Instruction:
Starting at the line containing "for (m = seam_frames)", please quote every line up to and including the line containing "imported = [obj", exactly, and nothing beyond.
-- Begin Dataset extract --
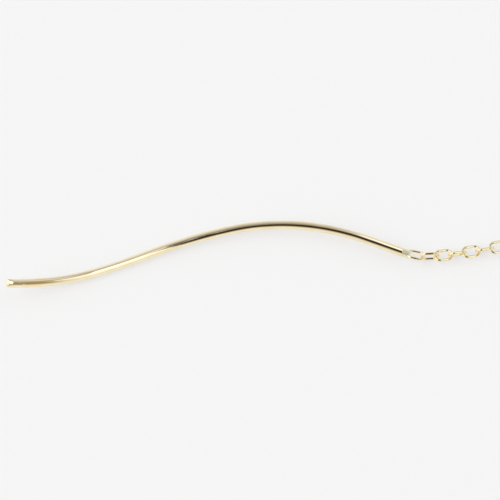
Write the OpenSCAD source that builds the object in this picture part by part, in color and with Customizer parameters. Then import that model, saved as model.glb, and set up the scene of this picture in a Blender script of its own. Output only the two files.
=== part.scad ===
// A threader earring, in millimetres, as it lies on a table: a long round wire bent into a wave, a fine cable
// chain soldered to one end of it, and a straight threading post soldered to the chain's far end.
// +X runs from the wave's free end towards the chain, +Y away from the viewer and +Z up.

/* [Wave bar] */
// Diameter of the bar's round wire
bar_d = 0.8; // [0.6:0.05:1.1]
// Length of the bar, measured along its wire
bar_len = 36.6; // [28:0.2:46]
// Turn of the long hump next to the chain, in degrees
hump_turn = 42; // [25:1:60]
// Turn of the short bend of the tail, the other way, in degrees
tail_turn = 25.5; // [12:0.5:38]
// Roll of the hump's bend about the wire, which lifts its middle, in degrees
hump_roll = 7; // [2:1:14]
// Roll of the tail's bend about the wire, which lifts the free end, in degrees
tail_roll = 56; // [30:1:70]
// Rounding of the edge at the bar's free end
bar_round = 0.2; // [0.05:0.05:0.25]

/* [Chain] */
// Number of loose links between the two links that are soldered on
link_count = 40; // [16:1:40]
// Outer length of a link
link_len = 1.8; // [1.6:0.05:2.4]
// Outer width of a link
link_w = 1.2; // [1.1:0.05:1.5]
// Diameter of the links' wire
link_wire = 0.26; // [0.2:0.01:0.28]
// Gap between the wires of two links that hold each other
link_gap = 0.03; // [0.02:0.01:0.06]
// Turn from one link to the next along the plain far stretch, in degrees
chain_curl = 3; // [1:0.25:4]

/* [Threading post] */
// Diameter of the straight post that passes through the ear
post_d = 0.8; // [0.6:0.05:1.1]
// Length of the post's round wire, from its solder to its tip
post_len = 14; // [8:0.5:20]
// Rounding of the edge at the post's tip
post_round = 0.25; // [0.05:0.05:0.25]

/* [Solder] */
// Bridge of solder between the end of a wire and the link that it holds
solder_gap = 0.25; // [0.15:0.05:0.4]
// How far the solder runs on along the link's own wire
solder_run = 0.3; // [0.15:0.05:0.35]
// Diameter of the solder where it ends, inside the link
solder_d = 0.4; // [0.3:0.02:0.46]
// How far the solder laps over the end of the wire
solder_lap = 0.04; // [0.02:0.01:0.06]
// How far the solder stands proud of the wire there
solder_proud = 0.02; // [0.01:0.01:0.03]

/* [Hidden] */
// Columns of the bar's table: a stretch's share of the bar's length, of the hump's turn and of the tail's turn.
// The first row is the straight stretch next to the chain and the last one ends at the free end.
LENGTH = 0;
HUMP = 1;
TAIL = 2;
wave = [
    [0.10, 0, 0],
    [0.35, 0.79, 0],
    [0.20, 0.21, 0],
    [0.14, 0, 0.20],
    [0.14, 0, 0.60],
    [0.07, 0, 0.20],
];
// Way that the bar leaves its chain end, in degrees from +X
bar_heading = 158;
// The chain's route, chosen by hand: the way that each of its first links points, in degrees from +X, and how
// far its near side is rolled up. The first row is the link that is soldered to the bar.
HEADING = 0;
LEAN = 1;
chain_route = [
    [-15, 28],
    [0, 96],
    [5, 8],
    [6, 79],
    [8, 2],
    [8, 71],
    [9, -6],
];
// Lean of the links on the far stretch, which lie flat and stand on edge by turns, and how much it varies
flat_lean = 0;
stand_lean = 82;
lean_sway = 6;
sway_step = 70;

bar_r = bar_d / 2;
post_r = post_d / 2;
solder_len = solder_lap + solder_gap + solder_run;
// A link's wire runs round two half circles and two straight sides
link_mean_r = (link_w - link_wire) / 2;
link_straight = link_len - link_w;
link_pitch = link_len - 2 * link_wire - link_gap;
last_link = link_count + 1;
// The chain's middle line lies half a link's width above the table, as high as a link that stands on edge
line_z = link_w / 2;
// Length of the straight piece that carries the bar's rounded edge
tip_len = 0.5;
// The stretches of the bar start a hair past their seams, and a ball that stands a hair proud closes each seam
seam_gap = 0.03;
seam_proud = 0.008;
// How finely bends, round wires and balls are drawn, and how many points of a stretch find its lowest place
bend_steps = 360;
wire_steps = 32;
ball_steps = 48;
samples = 12;

function two_digits(i) = str(i < 10 ? "0" : "", i);
function link_name(i) = str("chain_link_", two_digits(i));

// Frames as 4 by 4 matrices, with +X along the wire
function move_by(v) = [[1, 0, 0, v.x], [0, 1, 0, v.y], [0, 0, 1, v.z], [0, 0, 0, 1]];
function roll_by(a) = [[1, 0, 0, 0], [0, cos(a), -sin(a), 0], [0, sin(a), cos(a), 0], [0, 0, 0, 1]];
function tilt_by(a) = [[cos(a), 0, sin(a), 0], [0, 1, 0, 0], [-sin(a), 0, cos(a), 0], [0, 0, 0, 1]];
function turn_by(a) = [[cos(a), -sin(a), 0, 0], [sin(a), cos(a), 0, 0], [0, 0, 1, 0], [0, 0, 0, 1]];
function place(m) = [m[0][3], m[1][3], m[2][3]];
function along(m) = [m[0][0], m[1][0], m[2][0]];
function direction(a) = [cos(a), sin(a), 0];

// A stretch of the given length and turn: its radius, and the frame at its far end, seen from its near end
function bend_r(len, turn) = len / abs(turn) * 180 / PI;
function bend_end(len, turn) = turn == 0
    ? move_by([len, 0, 0])
    : let (r = bend_r(len, turn), side = sign(turn))
      move_by([r * sin(abs(turn)), side * r * (1 - cos(turn)), 0]) * turn_by(turn);

function row_len(i) = wave[i][LENGTH] * (bar_len - tip_len);
function row_turn(i) = wave[i][HUMP] * hump_turn - wave[i][TAIL] * tail_turn;
function row_roll(i) = wave[i][TAIL] > 0 ? -tail_roll : -hump_roll;
// The frame in which row i of the wave is bent, before the bar is tipped onto the table
function row_frame(i) = i == 0
    ? turn_by(bar_heading) * roll_by(row_roll(0))
    : row_frame(i - 1) * bend_end(row_len(i - 1), row_turn(i - 1)) * roll_by(row_roll(i) - row_roll(i - 1));
function row_part(i, share) = row_frame(i) * bend_end(share * row_len(i), share * row_turn(i));
last_row = len(wave) - 1;
tip_frame = row_part(last_row, 1);
seam_frames = concat([for (i = [1:last_row]) row_frame(i)], [tip_frame]);
function seam_share(i) = i == 0 ? 0 : seam_gap / row_len(i);
bar_line = concat(
    [for (i = [0:last_row]) for (k = [1:samples]) row_part(i, k / samples)],
    [tip_frame * move_by([tip_len, 0, 0])]
);

// The bar hangs on the chain's line at one end. Its tilt is the smallest one that brings its wire down to the
// table: each sample touches where the height h cos(t) + x sin(t) is the wire's radius less the line's height.
bar_drop = line_z - bar_r;
function touch_tilt(p) =
    let (reach = norm([p.x, p.z]))
    acos(-bar_drop / reach) - atan2(-p.x, p.z);
bar_tilt = min([for (m = bar_line) if (norm(place(m)) > bar_len / 10) touch_tilt(place(m))]);
bar_place = move_by([0, 0, line_z]) * tilt_by(-bar_tilt);

// The chain's links, from the one soldered to the bar, 0, to the one soldered to the post, last_link
route_last = len(chain_route) - 1;
function heading(i) = i <= route_last
    ? chain_route[i][HEADING]
    : chain_route[route_last][HEADING] - chain_curl * (i - route_last);
function lean(i) = i <= route_last
    ? chain_route[i][LEAN]
    : (i % 2 == 0 ? flat_lean : stand_lean) + lean_sway * sin(sway_step * i);
function centre(i) = i == 0
    ? [0, 0, line_z] + (solder_gap + link_len / 2) * direction(heading(0))
    : centre(i - 1) + link_pitch / 2 * (direction(heading(i - 1)) + direction(heading(i)));

// The post starts at its own soldered link and slopes down until its tip lies on the table
post_heading = heading(last_link);
post_start = centre(last_link) + (solder_gap + link_len / 2) * direction(post_heading);
post_slope = asin((line_z - post_r) / post_len);
post_place = move_by(post_start) * turn_by(post_heading) * tilt_by(post_slope);
post_end = post_place * move_by([post_len, 0, 0]);

// Outermost points along axis k, 0 for X and 1 for Y: of a round wire at a frame, and of a link
function wire_half(m, r, k) = r * sqrt(max(0, 1 - pow(along(m)[k], 2)));
function link_half(i, k) =
    let (a = heading(i), forward = direction(a)[k], side = direction(a + 90)[k] * cos(lean(i)))
    abs(forward) * link_straight / 2 + link_mean_r * norm([forward, side]) + link_wire / 2;
placed_line = [for (m = bar_line) bar_place * m];
function low(k) = min(concat(
    [for (m = placed_line) place(m)[k] - wire_half(m, bar_r, k)],
    [for (i = [1:last_link]) centre(i)[k] - link_half(i, k)],
    [place(post_end)[k] - wire_half(post_end, post_r, k)]
));
function high(k) = max(concat(
    [for (m = placed_line) place(m)[k] + wire_half(m, bar_r, k)],
    [for (i = [1:last_link]) centre(i)[k] + link_half(i, k)],
    [place(post_end)[k] + wire_half(post_end, post_r, k)]
));
// The origin is on the table, under the middle of the whole earring
to_origin = -[low(0) + high(0), low(1) + high(1), 0] / 2;

// A stretch of round wire from the origin along +X, bent by turn degrees, to the left when positive
module bent_wire(len, turn, r) {
    if (turn == 0) {
        rotate([0, 90, 0]) cylinder(r = r, h = len, $fn = wire_steps);
    } else if (turn < 0) {
        mirror([0, 1, 0]) bent_wire(len, -turn, r);
    } else {
        translate([0, bend_r(len, turn), 0])
            rotate([0, 0, -90])
                rotate_extrude(angle = turn, $fn = bend_steps)
                    translate([bend_r(len, turn), 0])
                        circle(r = r, $fn = wire_steps);
    }
}

// A straight wire from the origin along +X, whose far edge is rounded
module tipped_wire(len, r, rounding) {
    rotate([0, 90, 0])
        rotate_extrude($fn = wire_steps)
            union() {
                square([r - rounding, len]);
                square([r, len - rounding]);
                translate([r - rounding, len - rounding])
                    intersection() {
                        circle(r = rounding, $fn = wire_steps);
                        square(rounding);
                    }
            }
}

// A long link lying flat, with its middle at the origin and its length along X
module link() {
    for (end = [0, 180])
        rotate([0, 0, end])
            translate([link_straight / 2, 0, 0])
                rotate([0, 0, -90])
                    rotate_extrude(angle = 180, $fn = wire_steps)
                        translate([link_mean_r, 0])
                            circle(d = link_wire, $fn = wire_steps);
    for (side = [-1, 1])
        translate([0, side * link_mean_r, 0])
            rotate([0, 90, 0])
                cylinder(d = link_wire, h = link_straight, center = true, $fn = wire_steps);
}

// Link i of the chain in its place
module placed_link(i) {
    translate(centre(i))
        rotate([0, 0, heading(i)])
            rotate([-lean(i), 0, 0])
                link();
}

// Solder that laps over the start of a wire of radius r and runs along -X into the end of the link there
module solder(r) {
    translate([solder_lap, 0, 0])
        rotate([0, -90, 0])
            cylinder(r1 = r + solder_proud, r2 = solder_d / 2, h = solder_len, $fn = wire_steps);
}

module wave_bar() {
    color("goldenrod")
        translate(to_origin) {
            multmatrix(bar_place) {
                for (i = [0:last_row])
                    multmatrix(row_part(i, seam_share(i)))
                        bent_wire(row_len(i) * (1 - seam_share(i)), row_turn(i) * (1 - seam_share(i)), bar_r);
                for (m = seam_frames)
                    multmatrix(m) rotate([0, 90, 0]) sphere(r = bar_r + seam_proud, $fn = ball_steps);
                multmatrix(tip_frame * move_by([seam_gap, 0, 0]))
                    tipped_wire(tip_len - seam_gap, bar_r, bar_round);
                multmatrix(row_frame(0)) solder(bar_r);
            }
            placed_link(0);
        }
}

module chain_link(i) {
    color("gold")
        translate(to_origin) placed_link(i);
}

module threading_post() {
    color("goldenrod")
        translate(to_origin) {
            multmatrix(post_place) {
                tipped_wire(post_len, post_r, post_round);
                solder(post_r);
            }
            placed_link(last_link);
        }
}

wave_bar();
for (i = [1:link_count]) chain_link(i);
threading_post();
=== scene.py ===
import bpy
import numpy as np
from mathutils import Matrix


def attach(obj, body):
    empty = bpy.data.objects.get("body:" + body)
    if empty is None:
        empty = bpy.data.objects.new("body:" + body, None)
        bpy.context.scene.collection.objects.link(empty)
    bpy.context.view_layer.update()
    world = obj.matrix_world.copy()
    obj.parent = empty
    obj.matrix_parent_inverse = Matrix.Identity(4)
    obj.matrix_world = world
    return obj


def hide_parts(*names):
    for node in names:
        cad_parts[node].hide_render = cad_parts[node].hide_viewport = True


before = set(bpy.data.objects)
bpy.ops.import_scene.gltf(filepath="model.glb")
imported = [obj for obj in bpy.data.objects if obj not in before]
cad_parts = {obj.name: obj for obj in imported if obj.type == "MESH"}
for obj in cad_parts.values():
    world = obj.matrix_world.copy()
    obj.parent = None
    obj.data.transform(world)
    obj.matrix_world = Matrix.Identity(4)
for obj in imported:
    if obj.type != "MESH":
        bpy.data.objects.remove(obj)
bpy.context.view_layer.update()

# The camera looks down on the table from the viewer's side, close to, so that the wire's free end comes
# near the left edge of the picture and the chain runs out at the right. It leans a little to one side,
# as a hand-held one does.
MM = 0.001
# The picture's width and the focal length, both in the picture's pixels, and the sensor's width in
# millimetres
PICTURE = 500
LENS_PIXELS = 1531
SENSOR = 36
# The place on the table that the middle of the picture shows, and the camera's height over the table
LOOK_AT = np.array([-14.371919, 19.7293, 0]) * MM
CAMERA_HEIGHT = 127.8 * MM
CAMERA_ELEVATION = np.radians(67.8)
CAMERA_ROLL = np.radians(-1.77)
# Nothing nearer or farther than this shows in the picture
CAMERA_NEAR = 5 * MM
CAMERA_FAR = 20

forward = np.array([0, np.cos(CAMERA_ELEVATION), -np.sin(CAMERA_ELEVATION)])
level_right = np.array([1.0, 0, 0])
level_up = np.cross(level_right, forward)
camera_place = np.eye(4)
camera_place[:3, 0] = np.cos(CAMERA_ROLL) * level_right + np.sin(CAMERA_ROLL) * level_up
camera_place[:3, 1] = np.cos(CAMERA_ROLL) * level_up - np.sin(CAMERA_ROLL) * level_right
camera_place[:3, 2] = -forward
camera_place[:3, 3] = LOOK_AT - forward * CAMERA_HEIGHT / np.sin(CAMERA_ELEVATION)
camera = bpy.data.objects.new("camera", bpy.data.cameras.new("camera"))
camera.data.sensor_width = SENSOR
camera.data.lens = LENS_PIXELS / PICTURE * SENSOR
camera.data.clip_start = CAMERA_NEAR
camera.data.clip_end = CAMERA_FAR
camera.matrix_world = Matrix(camera_place.tolist())
bpy.context.scene.collection.objects.link(camera)
bpy.context.scene.camera = camera


# The wave bar's wire: drawn round brass wire, gold plated, bent by hand into one long hump and a short
# flick the other way. Its free end is rounded off and pinched flat on top, and its other end meets the
# solder.
WIRE_R = 0.4 * MM
BAR_LEN = 36.6 * MM
TIP_LEN = 0.5 * MM
TIP_ROUND = 0.2 * MM
# How far the hump and the flick, which is the wire's tail, turn, and how far each bend is rolled about
# the wire
HUMP_TURN = np.radians(42)
TAIL_TURN = np.radians(25.5)
HUMP_ROLL = np.radians(7)
TAIL_ROLL = np.radians(56)
# Each stretch of the wave, from the chain on: its share of the bar's length, of the hump's turn and of
# the tail's turn
WAVE = [(0.10, 0, 0), (0.35, 0.79, 0), (0.20, 0.21, 0), (0.14, 0, 0.20), (0.14, 0, 0.60), (0.07, 0, 0.20)]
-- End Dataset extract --
Response to this exercise:
                for (m = seam_frames)
                    multmatrix(m) rotate([0, 90, 0]) sphere(r = bar_r + seam_proud, $fn = ball_steps);
                multmatrix(tip_frame * move_by([seam_gap, 0, 0]))
                    tipped_wire(tip_len - seam_gap, bar_r, bar_round);
                multmatrix(row_frame(0)) solder(bar_r);
            }
            placed_link(0);
        }
}

module chain_link(i) {
    color("gold")
        translate(to_origin) placed_link(i);
}

module threading_post() {
    color("goldenrod")
        translate(to_origin) {
            multmatrix(post_place) {
                tipped_wire(post_len, post_r, post_round);
                solder(post_r);
            }
            placed_link(last_link);
        }
}

wave_bar();
for (i = [1:link_count]) chain_link(i);
threading_post();
=== scene.py ===
import bpy
import numpy as np
from mathutils import Matrix


def attach(obj, body):
    empty = bpy.data.objects.get("body:" + body)
    if empty is None:
        empty = bpy.data.objects.new("body:" + body, None)
        bpy.context.scene.collection.objects.link(empty)
    bpy.context.view_layer.update()
    world = obj.matrix_world.copy()
    obj.parent = empty
    obj.matrix_parent_inverse = Matrix.Identity(4)
    obj.matrix_world = world
    return obj


def hide_parts(*names):
    for node in names:
        cad_parts[node].hide_render = cad_parts[node].hide_viewport = True


before = set(bpy.data.objects)
bpy.ops.import_scene.gltf(filepath="model.glb")
imported = [obj for obj in bpy.data.objects if obj not in before]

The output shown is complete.